Sí, la vida da oportunidades. Yo supe verlas y aprovecharlas. En ventas, las oportunidades pasan galopando.
No voy a mentir —ya dije que no miento—: en la multinacional me tomaron de lástima. Mi viejo era amigo del gerente. Una semana después de una entrevista olvidable, estaba sentado en una mesa larga con ocho vendedores de verdad. Para mí, próceres. Aunque con el tiempo descubrí que muchos eran héroes de cartón pintado.
Mi inexperiencia me hizo perder tiempo en ventas imaginarias, con compradores que solo se divierten haciendo perder el tiempo. Muchos no aprenden nunca a detectar eso.
Porque uno se aferra al primero que te da bola. Porque estás solo. Porque necesitás motivación. Pero para llegar a lo más alto, hay que saber soltar la fantasía y seguir remando.
Pocos tenemos motor propio. No necesitamos que nos digan qué hacer. Nos anticipamos.
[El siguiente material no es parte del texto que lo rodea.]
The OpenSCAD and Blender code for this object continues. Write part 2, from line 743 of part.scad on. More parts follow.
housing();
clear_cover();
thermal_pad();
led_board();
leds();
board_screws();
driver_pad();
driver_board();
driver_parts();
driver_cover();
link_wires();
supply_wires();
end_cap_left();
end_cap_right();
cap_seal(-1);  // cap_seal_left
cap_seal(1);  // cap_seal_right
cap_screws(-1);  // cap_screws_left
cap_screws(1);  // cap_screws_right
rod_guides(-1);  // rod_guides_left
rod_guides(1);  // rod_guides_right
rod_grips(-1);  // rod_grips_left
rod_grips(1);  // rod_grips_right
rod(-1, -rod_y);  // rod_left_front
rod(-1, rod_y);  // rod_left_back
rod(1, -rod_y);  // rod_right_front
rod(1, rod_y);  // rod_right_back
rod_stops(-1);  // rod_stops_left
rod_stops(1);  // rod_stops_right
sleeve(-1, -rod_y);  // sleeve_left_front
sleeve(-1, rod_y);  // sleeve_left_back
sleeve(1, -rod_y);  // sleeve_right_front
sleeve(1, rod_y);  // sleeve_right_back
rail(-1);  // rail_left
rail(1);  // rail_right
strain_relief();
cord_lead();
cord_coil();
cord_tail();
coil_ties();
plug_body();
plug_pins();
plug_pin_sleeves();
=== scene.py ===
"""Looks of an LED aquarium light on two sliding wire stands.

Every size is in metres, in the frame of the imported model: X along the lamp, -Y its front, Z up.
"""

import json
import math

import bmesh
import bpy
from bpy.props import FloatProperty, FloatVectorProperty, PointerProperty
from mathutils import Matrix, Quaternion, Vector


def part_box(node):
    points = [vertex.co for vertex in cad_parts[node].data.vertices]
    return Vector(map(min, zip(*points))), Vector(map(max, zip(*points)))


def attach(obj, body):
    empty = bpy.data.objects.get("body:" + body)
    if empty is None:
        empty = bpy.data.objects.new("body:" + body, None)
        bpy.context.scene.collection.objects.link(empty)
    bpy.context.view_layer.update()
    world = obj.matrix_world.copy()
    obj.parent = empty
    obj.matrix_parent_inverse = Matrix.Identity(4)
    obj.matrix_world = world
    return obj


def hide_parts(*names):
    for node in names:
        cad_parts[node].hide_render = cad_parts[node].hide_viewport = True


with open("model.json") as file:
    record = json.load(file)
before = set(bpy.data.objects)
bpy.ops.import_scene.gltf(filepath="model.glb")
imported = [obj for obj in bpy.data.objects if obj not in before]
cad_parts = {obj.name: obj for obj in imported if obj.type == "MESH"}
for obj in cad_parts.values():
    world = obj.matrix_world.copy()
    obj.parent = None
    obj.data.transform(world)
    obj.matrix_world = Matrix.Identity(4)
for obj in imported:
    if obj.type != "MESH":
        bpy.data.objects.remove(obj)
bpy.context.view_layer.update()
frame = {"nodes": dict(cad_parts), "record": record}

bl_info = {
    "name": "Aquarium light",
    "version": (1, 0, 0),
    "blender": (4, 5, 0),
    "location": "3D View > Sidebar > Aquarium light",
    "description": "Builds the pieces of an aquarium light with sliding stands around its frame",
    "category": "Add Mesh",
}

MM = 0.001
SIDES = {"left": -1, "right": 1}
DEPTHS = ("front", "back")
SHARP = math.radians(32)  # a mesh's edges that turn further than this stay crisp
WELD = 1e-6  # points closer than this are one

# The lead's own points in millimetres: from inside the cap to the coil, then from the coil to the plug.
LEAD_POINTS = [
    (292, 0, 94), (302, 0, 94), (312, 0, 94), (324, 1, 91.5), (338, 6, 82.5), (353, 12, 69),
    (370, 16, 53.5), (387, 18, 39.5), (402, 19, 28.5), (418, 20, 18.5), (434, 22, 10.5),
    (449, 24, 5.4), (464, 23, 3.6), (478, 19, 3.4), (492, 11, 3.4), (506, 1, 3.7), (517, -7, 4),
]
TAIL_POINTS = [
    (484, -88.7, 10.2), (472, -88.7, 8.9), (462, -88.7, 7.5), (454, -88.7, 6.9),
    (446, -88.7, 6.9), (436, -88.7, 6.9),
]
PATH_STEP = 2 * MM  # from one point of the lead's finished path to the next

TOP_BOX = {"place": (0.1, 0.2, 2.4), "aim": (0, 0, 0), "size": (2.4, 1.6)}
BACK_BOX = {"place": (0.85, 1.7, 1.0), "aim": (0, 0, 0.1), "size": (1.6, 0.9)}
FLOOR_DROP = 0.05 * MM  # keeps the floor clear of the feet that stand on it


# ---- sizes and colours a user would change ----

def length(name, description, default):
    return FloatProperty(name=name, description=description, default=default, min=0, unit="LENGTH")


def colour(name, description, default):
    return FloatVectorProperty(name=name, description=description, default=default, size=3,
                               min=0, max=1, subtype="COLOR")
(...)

Vemos tres o cuatro movimientos más adelante, como en una partida de ajedrez. Sin motor propio no podés estar ni entre los cien primeros.
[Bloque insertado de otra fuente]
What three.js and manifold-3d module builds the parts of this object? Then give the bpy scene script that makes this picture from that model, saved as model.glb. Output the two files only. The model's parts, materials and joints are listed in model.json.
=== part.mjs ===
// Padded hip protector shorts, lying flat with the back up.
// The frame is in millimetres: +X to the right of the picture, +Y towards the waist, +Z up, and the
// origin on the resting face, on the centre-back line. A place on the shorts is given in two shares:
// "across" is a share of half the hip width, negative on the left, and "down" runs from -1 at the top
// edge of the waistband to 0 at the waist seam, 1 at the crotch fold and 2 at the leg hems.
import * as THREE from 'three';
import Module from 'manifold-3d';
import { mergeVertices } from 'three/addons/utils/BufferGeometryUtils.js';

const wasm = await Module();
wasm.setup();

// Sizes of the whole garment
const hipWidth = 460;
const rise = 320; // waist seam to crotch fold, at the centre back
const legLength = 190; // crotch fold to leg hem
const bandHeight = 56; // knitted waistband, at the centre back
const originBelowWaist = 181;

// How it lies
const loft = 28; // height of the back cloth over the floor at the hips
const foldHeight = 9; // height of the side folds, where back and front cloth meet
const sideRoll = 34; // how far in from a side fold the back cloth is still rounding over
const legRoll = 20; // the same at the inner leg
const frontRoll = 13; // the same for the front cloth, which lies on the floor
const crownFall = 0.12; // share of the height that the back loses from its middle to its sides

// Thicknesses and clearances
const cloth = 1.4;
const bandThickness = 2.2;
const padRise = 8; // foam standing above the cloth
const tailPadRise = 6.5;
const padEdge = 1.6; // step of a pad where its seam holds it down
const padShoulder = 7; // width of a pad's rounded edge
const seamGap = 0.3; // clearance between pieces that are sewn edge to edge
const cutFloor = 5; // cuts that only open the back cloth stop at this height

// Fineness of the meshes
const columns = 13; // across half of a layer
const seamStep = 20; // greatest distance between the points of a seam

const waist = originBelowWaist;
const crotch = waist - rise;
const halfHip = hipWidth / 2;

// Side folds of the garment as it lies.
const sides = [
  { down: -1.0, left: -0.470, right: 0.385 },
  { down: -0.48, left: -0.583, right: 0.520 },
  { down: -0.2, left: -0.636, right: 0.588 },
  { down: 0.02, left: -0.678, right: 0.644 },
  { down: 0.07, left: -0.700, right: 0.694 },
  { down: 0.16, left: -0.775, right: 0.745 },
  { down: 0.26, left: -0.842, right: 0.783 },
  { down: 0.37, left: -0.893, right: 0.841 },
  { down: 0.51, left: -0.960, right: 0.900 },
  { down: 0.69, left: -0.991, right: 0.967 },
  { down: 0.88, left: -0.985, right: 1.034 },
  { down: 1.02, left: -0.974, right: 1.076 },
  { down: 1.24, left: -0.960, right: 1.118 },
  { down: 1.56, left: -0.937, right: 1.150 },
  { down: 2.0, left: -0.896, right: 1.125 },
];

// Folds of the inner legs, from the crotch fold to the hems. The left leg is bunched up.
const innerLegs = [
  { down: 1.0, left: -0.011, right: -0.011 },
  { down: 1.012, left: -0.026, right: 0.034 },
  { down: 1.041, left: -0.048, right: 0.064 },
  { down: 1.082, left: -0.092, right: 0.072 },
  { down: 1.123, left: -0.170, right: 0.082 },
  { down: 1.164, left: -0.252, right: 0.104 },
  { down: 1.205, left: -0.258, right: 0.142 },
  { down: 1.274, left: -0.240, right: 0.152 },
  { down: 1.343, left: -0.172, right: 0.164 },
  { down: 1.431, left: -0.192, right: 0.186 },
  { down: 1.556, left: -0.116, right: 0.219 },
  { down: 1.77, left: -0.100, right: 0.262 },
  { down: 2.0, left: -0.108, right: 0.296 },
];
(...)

¿Cómo puede un vendedor trabajar sin objetivos? Es más: ¿cómo puede vivir alguien sin objetivos? Cumplirlos debería ser sagrado para nosotros. La presión nos desgasta, sí, pero también nos impulsa.
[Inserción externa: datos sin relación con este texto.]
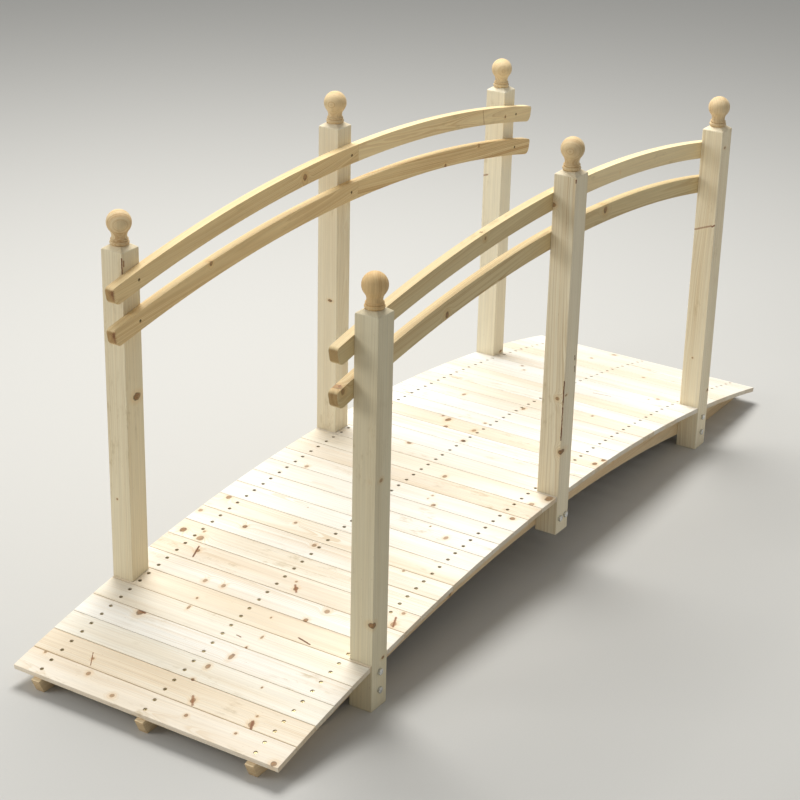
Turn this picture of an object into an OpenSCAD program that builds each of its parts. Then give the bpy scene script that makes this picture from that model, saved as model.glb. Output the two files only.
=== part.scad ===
// Small arched garden bridge in plain softwood: three arched stringers carry a deck of
// narrow boards, and three posts a side carry two arched handrails and turned ball finials.
// Millimetres. X runs along the bridge, +Y is its left side, Z = 0 is the ground.

/* [Arch] */
// Radius of the curve that the boards lie on
arch_r = 4940; // [3600:10:9000]
// Height of a stringer's end above the ground
toe_h = 31; // [20:1:60]
// How far a stringer sticks out past the first board
toe_out = 9; // [0:1:40]
// Lean of a stringer's end cut, back towards its foot, in degrees
toe_lean = 25; // [0:1:35]

/* [Deck] */
// Number of boards, an odd number
board_count = 35; // [29:2:41]
// Distance from one board to the next, along the curve
board_pitch = 65.1; // [50:0.1:80]
// Open joint between two boards
board_gap = 1.5; // [1:0.1:6]
// Thickness of a board
board_t = 12; // [8:0.5:30]
// Length of a board, across the bridge
deck_w = 673; // [500:1:900]
// Boards from one row of posts to the next
boards_per_bay = 12; // [8:1:13]
// Clear space between a board's notch and a post
notch_gap = 0.6; // [0.3:0.1:3]

/* [Stringers] */
// Thickness of a stringer
stringer_t = 21; // [15:1:45]
// Depth of a stringer, measured towards the curve's centre
stringer_depth = 76; // [50:1:120]

/* [Posts] */
// Side of the square posts
post_w = 55; // [40:1:62]
// How far the posts stand proud of the boards' ends
post_proud = 1.3; // [0:0.1:10]
// How far a middle post reaches below the stringer
mid_post_drop = 11; // [0:1:60]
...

En aquel salón, donde estaba la gran mesa de vendedores, colgaban nuestras fotos. Una fila marcaba las ventas del mes. La otra, los días sin vender. Los dos últimos del trimestre… despedidos sin miramientos.
Pero si tengo que elegir una sola razón por la que llegué a estar arriba, es esta: estar siempre con el cliente. Anticiparme a sus problemas. Escucharlo. Aprender de él.
Porque las mejores ideas vienen del cliente. Y, humildemente, te aseguro que no hay uno solo que hable mal de mí.
Bueno, tengo que dejarlos acá. Ya sé que hoy es domingo… Pero me está llamando un cliente, y lo tengo que atender.
¿Qué opinás? ¿Se nace vendedor o se hace?